## START

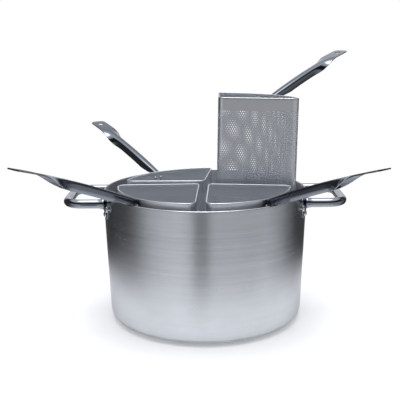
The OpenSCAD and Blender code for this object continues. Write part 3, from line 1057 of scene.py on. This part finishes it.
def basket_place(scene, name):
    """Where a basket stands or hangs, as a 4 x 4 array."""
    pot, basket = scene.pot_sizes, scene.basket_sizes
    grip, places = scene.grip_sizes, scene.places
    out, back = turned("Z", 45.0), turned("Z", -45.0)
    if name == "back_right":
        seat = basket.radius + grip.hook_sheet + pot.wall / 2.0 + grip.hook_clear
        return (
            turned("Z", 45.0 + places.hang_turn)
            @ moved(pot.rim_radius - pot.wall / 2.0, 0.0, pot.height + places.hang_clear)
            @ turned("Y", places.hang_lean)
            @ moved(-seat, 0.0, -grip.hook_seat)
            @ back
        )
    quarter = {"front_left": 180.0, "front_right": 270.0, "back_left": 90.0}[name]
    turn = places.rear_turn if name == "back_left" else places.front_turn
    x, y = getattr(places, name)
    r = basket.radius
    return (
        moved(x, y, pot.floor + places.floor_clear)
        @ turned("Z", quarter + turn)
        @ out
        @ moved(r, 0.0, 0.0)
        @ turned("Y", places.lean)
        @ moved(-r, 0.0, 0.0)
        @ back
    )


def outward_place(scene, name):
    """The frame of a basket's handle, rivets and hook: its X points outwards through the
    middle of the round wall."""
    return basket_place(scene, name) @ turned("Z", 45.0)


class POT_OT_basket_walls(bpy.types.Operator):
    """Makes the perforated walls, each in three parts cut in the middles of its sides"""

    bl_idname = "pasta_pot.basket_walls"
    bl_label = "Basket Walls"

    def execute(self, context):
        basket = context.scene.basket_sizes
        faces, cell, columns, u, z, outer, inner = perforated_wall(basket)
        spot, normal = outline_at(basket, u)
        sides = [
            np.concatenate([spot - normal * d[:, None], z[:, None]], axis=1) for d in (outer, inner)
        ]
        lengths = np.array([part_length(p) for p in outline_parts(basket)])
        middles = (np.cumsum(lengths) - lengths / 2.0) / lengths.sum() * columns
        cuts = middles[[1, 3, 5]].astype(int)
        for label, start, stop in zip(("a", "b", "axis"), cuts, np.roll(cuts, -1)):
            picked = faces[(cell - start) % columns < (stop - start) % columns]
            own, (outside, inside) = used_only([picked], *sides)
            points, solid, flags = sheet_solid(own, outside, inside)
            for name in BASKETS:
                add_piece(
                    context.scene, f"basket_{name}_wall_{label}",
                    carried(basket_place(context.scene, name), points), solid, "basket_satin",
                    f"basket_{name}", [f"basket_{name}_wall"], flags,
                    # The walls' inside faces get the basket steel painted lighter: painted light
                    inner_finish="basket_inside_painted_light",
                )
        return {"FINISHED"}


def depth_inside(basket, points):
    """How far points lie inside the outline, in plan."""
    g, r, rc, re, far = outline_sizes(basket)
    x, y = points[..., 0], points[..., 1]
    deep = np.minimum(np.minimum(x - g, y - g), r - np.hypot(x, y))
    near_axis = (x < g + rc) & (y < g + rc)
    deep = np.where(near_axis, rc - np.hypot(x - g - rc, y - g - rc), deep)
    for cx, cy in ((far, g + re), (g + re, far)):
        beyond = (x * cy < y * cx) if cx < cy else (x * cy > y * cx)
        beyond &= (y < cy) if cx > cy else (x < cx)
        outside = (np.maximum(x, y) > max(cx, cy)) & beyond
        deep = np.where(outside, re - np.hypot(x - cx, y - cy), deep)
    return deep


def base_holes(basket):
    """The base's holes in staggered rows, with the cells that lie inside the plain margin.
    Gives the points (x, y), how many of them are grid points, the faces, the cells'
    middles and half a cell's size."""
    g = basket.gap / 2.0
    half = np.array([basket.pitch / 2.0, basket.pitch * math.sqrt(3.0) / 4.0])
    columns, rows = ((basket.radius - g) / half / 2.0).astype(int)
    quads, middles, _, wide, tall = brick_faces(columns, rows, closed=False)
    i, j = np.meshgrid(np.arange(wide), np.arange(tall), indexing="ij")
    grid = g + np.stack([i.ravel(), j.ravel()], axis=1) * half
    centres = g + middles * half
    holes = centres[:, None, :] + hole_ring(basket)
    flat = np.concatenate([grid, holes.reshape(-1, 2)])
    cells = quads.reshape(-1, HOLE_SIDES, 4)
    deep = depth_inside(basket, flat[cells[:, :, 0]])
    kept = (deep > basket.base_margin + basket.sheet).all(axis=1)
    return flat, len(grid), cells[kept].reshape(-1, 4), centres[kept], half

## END

• _EXERCISE DETAILS_:
Beginning at the top of the data, please return every line until and including the line containing "return basket_place(scene, name)", copied exactly, and nothing past it.

• _RESULT OF THIS TASK_:
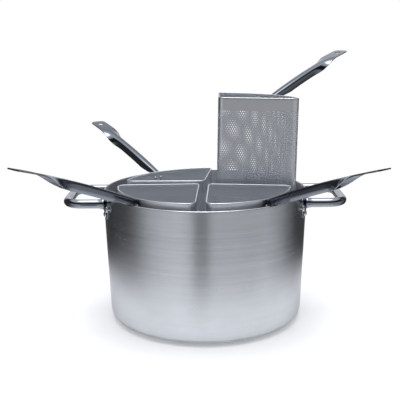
The OpenSCAD and Blender code for this object continues. Write part 3, from line 1057 of scene.py on. This part finishes it.
def basket_place(scene, name):
    """Where a basket stands or hangs, as a 4 x 4 array."""
    pot, basket = scene.pot_sizes, scene.basket_sizes
    grip, places = scene.grip_sizes, scene.places
    out, back = turned("Z", 45.0), turned("Z", -45.0)
    if name == "back_right":
        seat = basket.radius + grip.hook_sheet + pot.wall / 2.0 + grip.hook_clear
        return (
            turned("Z", 45.0 + places.hang_turn)
            @ moved(pot.rim_radius - pot.wall / 2.0, 0.0, pot.height + places.hang_clear)
            @ turned("Y", places.hang_lean)
            @ moved(-seat, 0.0, -grip.hook_seat)
            @ back
        )
    quarter = {"front_left": 180.0, "front_right": 270.0, "back_left": 90.0}[name]
    turn = places.rear_turn if name == "back_left" else places.front_turn
    x, y = getattr(places, name)
    r = basket.radius
    return (
        moved(x, y, pot.floor + places.floor_clear)
        @ turned("Z", quarter + turn)
        @ out
        @ moved(r, 0.0, 0.0)
        @ turned("Y", places.lean)
        @ moved(-r, 0.0, 0.0)
        @ back
    )


def outward_place(scene, name):
    """The frame of a basket's handle, rivets and hook: its X points outwards through the
    middle of the round wall."""
    return basket_place(scene, name) @ turned("Z", 45.0)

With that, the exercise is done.